Closed-Form Beta Distribution Estimation from Sparse Statistics with Random Forest Implicit Regularization
Jonathan R. Landers
TL;DR
The paper tackles recovering distributional information from sparse statistics to improve time-series classification. It introduces a closed-form estimator for a scaled beta distribution with parameters $(\alpha,\beta)$ using composite quantile and moment matching from $(\min,\max,\mu,\tilde{\mu})$ summaries, and demonstrates that including these parameters as features boosts pairwise Random Forest classification accuracy on seat-price trajectories.

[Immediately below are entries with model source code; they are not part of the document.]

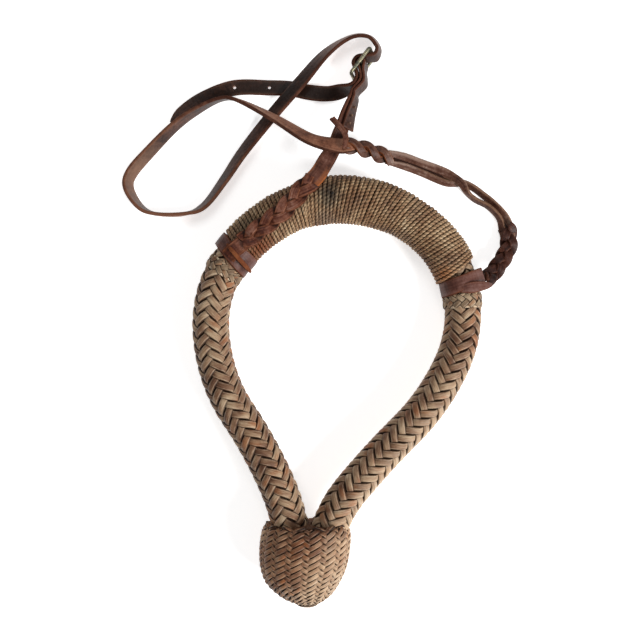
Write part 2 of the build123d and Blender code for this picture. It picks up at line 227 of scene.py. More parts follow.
class Knot:
    """The heel knot's outside, as oval sections along a line from its rim to its tip."""

    def __init__(self, sections):
        rows = through(sections, 10) * MM
        self.rows = rows
        self.s = arc_length(rows[:, [0, 2]])

    def point(self, s, angle, lift=0.0):
        y, x, wide, deep = (np.interp(s, self.s, self.rows[:, i]) for i in range(4))
        return np.column_stack((
            x + (wide + lift) * np.cos(angle),
            y,
            KNOT_MIDDLE_Z * MM + (deep + lift) * np.sin(angle),
        ))

    def place(self, s, angle, lift):
        """Points on the outside, the way out of it, and how wide a strand is there."""
        ds, da = 0.3 * MM, 0.01
        across = self.point(s, angle + da) - self.point(s, angle - da)
        down = self.point(s + ds, angle) - self.point(s - ds, angle)
        out = unit(np.cross(across, down))
        wide = np.interp(s, self.s, self.rows[:, 2])
        scale = np.clip(wide / self.rows[:, 2].max(), 0.12, 1)
        return self.point(s, angle) + out * np.reshape(lift, (-1, 1)), out, scale


# ---- Meshes ----

def put_in_scene(name, data):
    """A new object that shows the given data."""
    made = bpy.data.objects.new(name, data)
    bpy.context.scene.collection.objects.link(made)
    return made


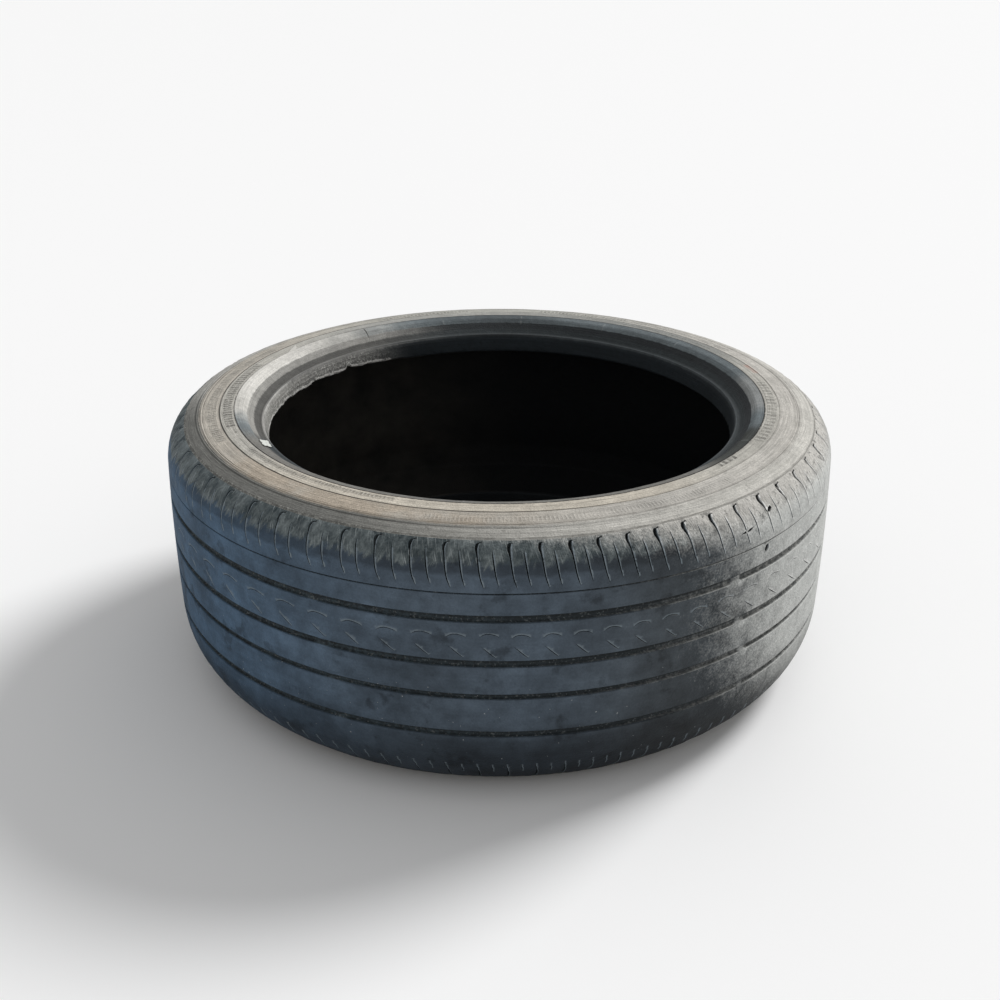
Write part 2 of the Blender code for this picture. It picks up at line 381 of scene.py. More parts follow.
# Cuts of one pitch: (distance round the tyre, height, half width, depth) at each station
NOTCH = ((1.5, 115.6, 0.6, 1.2), (0.3, 114.6, 1.15, 3.4), (-0.5, 113.1, 1.35, 3.8),
         (-0.5, 111.2, 1.15, 3.4), (0.2, 109.0, 0.8, 2.6), (0.8, 106.0, 0.66, 2.2),
         (1.4, 101.6, 0.64, 2.2), (2.2, 95.9, 0.6, 2.1), (3.4, 90.0, 0.52, 1.8), (5.0, 85.0, 0.4, 1.3),
         (6.0, 81.8, 0, 0))
SECOND_SIPE = ((-0.9, 112.0, 0, 0), (-0.7, 109, 0.5, 1.5), (-0.2, 105, 0.6, 2.0), (0.6, 100, 0.62, 2.1),
               (1.6, 94, 0.56, 2.0), (3.0, 87.8, 0.44, 1.5), (4.2, 83.6, 0, 0))
BROW = ((1.6, 38.4, 0, 0), (4.0, 40.6, 0.34, 1.1), (7.5, 41.9, 0.38, 1.3), (11.0, 41.6, 0.38, 1.3),
        (14.5, 40.4, 0.34, 1.1), (16.8, 38.9, 0, 0))
STROKE = ((2.4, 31.6, 0, 0), (5.6, 28.4, 0.36, 1.2), (9.0, 24.9, 0.42, 1.5), (12.8, 21.4, 0.36, 1.3),
          (14.4, 20.2, 0, 0))
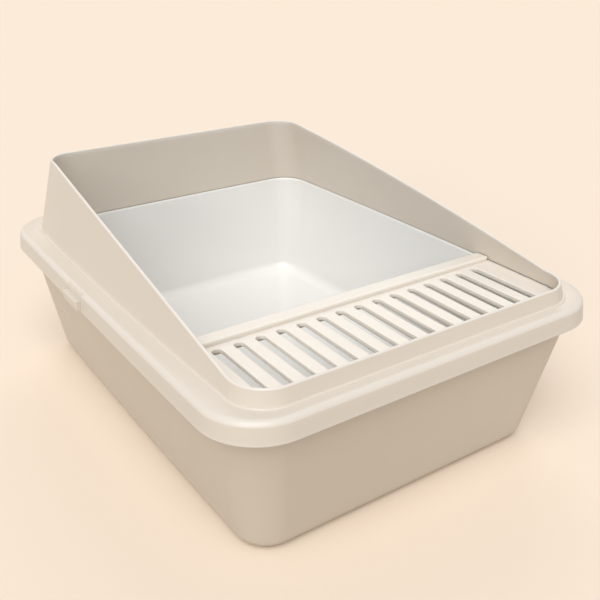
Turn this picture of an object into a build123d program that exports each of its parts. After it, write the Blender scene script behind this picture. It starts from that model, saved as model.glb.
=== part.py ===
from build123d import *
import os

# Litter box: a tapered tub, a pan hung in it, a slotted step, and a leaning splash guard with side latches.
# Millimetres. +Z is up, -Y is the front, and the origin is on the floor, midway along the guard's skirt.

# Heights above the floor
tub_height = 162.0
skirt_drop = 21.0
guard_front_height = 15.5
guard_rear_height = 84.0

# Plan of the guard's skirt at its lower edge
skirt_half_width = 213.4
skirt_half_depth = 280.0
skirt_corner = 57.0
side_bow = 2.0

# Tub
tub_wall = 3.0
tub_side_lean = 28.6
tub_front_lean = 34.0
tub_rear_lean = 13.4
tub_base_corner = 32.0
tub_foot_radius = 16.0
foot_ring_width = 14.0
foot_ring_height = 2.5
foot_recess_corner = 18.0

# Rim stack: the tub's rim, the pan's rim on it, and the guard's flange on top
rim_clearance = 1.4
rim_lip_depth = 12.0
rim_lip_wall = 2.6
rim_thickness = 3.0
tub_side_margin = 5.2
tub_end_margin = 2.6

# Pan
pan_wall = 2.4
pan_floor_gap = 23.1
pan_side_lean = 17.5
pan_front_lean = 25.0
pan_rear_lean = 14.0
pan_rear_corner_lean = 8.0
pan_floor_radius = 15.0
pan_edge_round = 1.6
ledge_width = 8.0
ledge_thickness = 3.0

# Guard
guard_wall = 2.8
flange_thickness = 3.0
flange_round = 6.0
skirt_flare = 2.8
flange_side = 25.8
flange_front = 17.6
flange_rear = 29.0
foot_front_corner = 37.0
foot_rear_corner = 36.0
wall_bow = 4.5
wall_side_lean = 20.1
wall_front_lean = 20.1
wall_rear_lean = 12.0
wall_front_corner_lean = 18.0
wall_rear_corner_lean = 6.0
foot_bead_width = 2.4
foot_bead_height = 1.4
foot_bead_round = 1.0
front_level = 40.4
rear_level = 48.0
rise_bow = 3.8
rise_blend = 45.0
trim_height = 4.0
edge_round = 1.2

# Step grid
grid_clearance = 1.0
grid_sink = 2.2
grid_plate = 4.0
grid_border = 9.0
grid_border_wall = 3.0
step_depth = 121.4
groove_width = 1.8
groove_depth = 1.2
lip_depth = 19.0
lip_height = 4.0
lip_fall = 0.8
lip_drop = 14.6
lip_wall = 3.0
lip_rear_round = 4.0
lip_front_round = 1.4
slot_pitch = 22.3
slot_width = 9.6
slot_side_margin = 20.0
slot_front_margin = 15.4
slot_rear_margin = 7.5
slot_round = 0.8
rib_width = 2.4
rib_root = 0.5

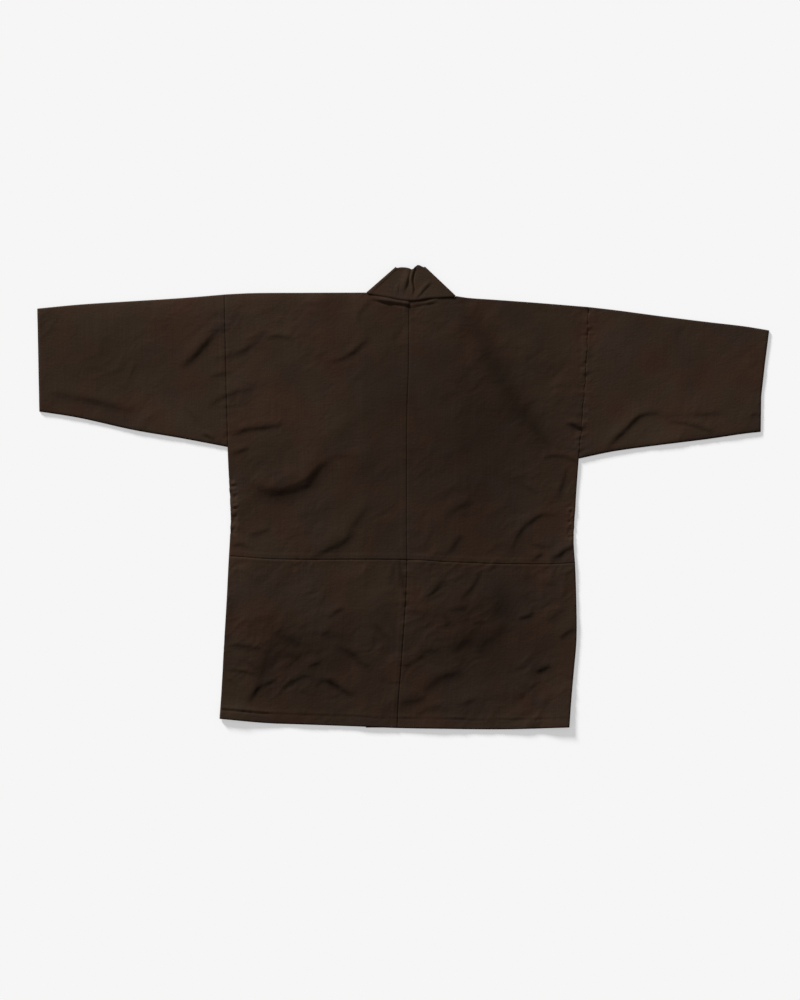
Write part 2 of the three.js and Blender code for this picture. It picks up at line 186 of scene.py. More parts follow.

The authors establish an accuracy–fidelity bridge via total-variation distance $\mathrm{TV}$ and Jensen-Shannon divergence $\mathrm{JS}$, showing $\mathrm{JS}$ converges quadratically in the small-error regime, thereby justifying using classifier performance as a proxy for distributional fidelity. A novel implicit-regularization mechanism is proposed: adding zero-variance features reshapes split-selection probabilities, increasing tree depth and diversity, and reducing inter-tree correlation, with consistent gains on SeatGeek pricing data and the UCI handwritten digits. The work provides a practical, scalable route from sparse distributional snapshots to closed-form estimation and improved ensemble accuracy, with broad applicability to data-scarce, real-time decision contexts.
Abstract
This work advances distribution recovery from sparse data and ensemble classification through three main contributions. First, we introduce a closed-form estimator that reconstructs scaled beta distributions from limited statistics (minimum, maximum, mean, and median) via composite quantile and moment matching. The recovered parameters $(α,β)$, when used as features in Random Forest classifiers, improve pairwise classification on time-series snapshots, validating the fidelity of the recovered distributions. Second, we establish a link between classification accuracy and distributional closeness by deriving error bounds that constrain total variation distance and Jensen-Shannon divergence, the latter exhibiting quadratic convergence. Third, we show that zero-variance features act as an implicit regularizer, increasing selection probability for mid-ranked predictors and producing deeper, more varied trees. A SeatGeek pricing dataset serves as the primary application, illustrating distributional recovery and event-level classification while situating these methods within the structure and dynamics of the secondary ticket marketplace. The UCI handwritten digits dataset confirms the broader regularization effect. Overall, the study outlines a practical route from sparse distributional snapshots to closed-form estimation and improved ensemble accuracy, with reliability enhanced through implicit regularization.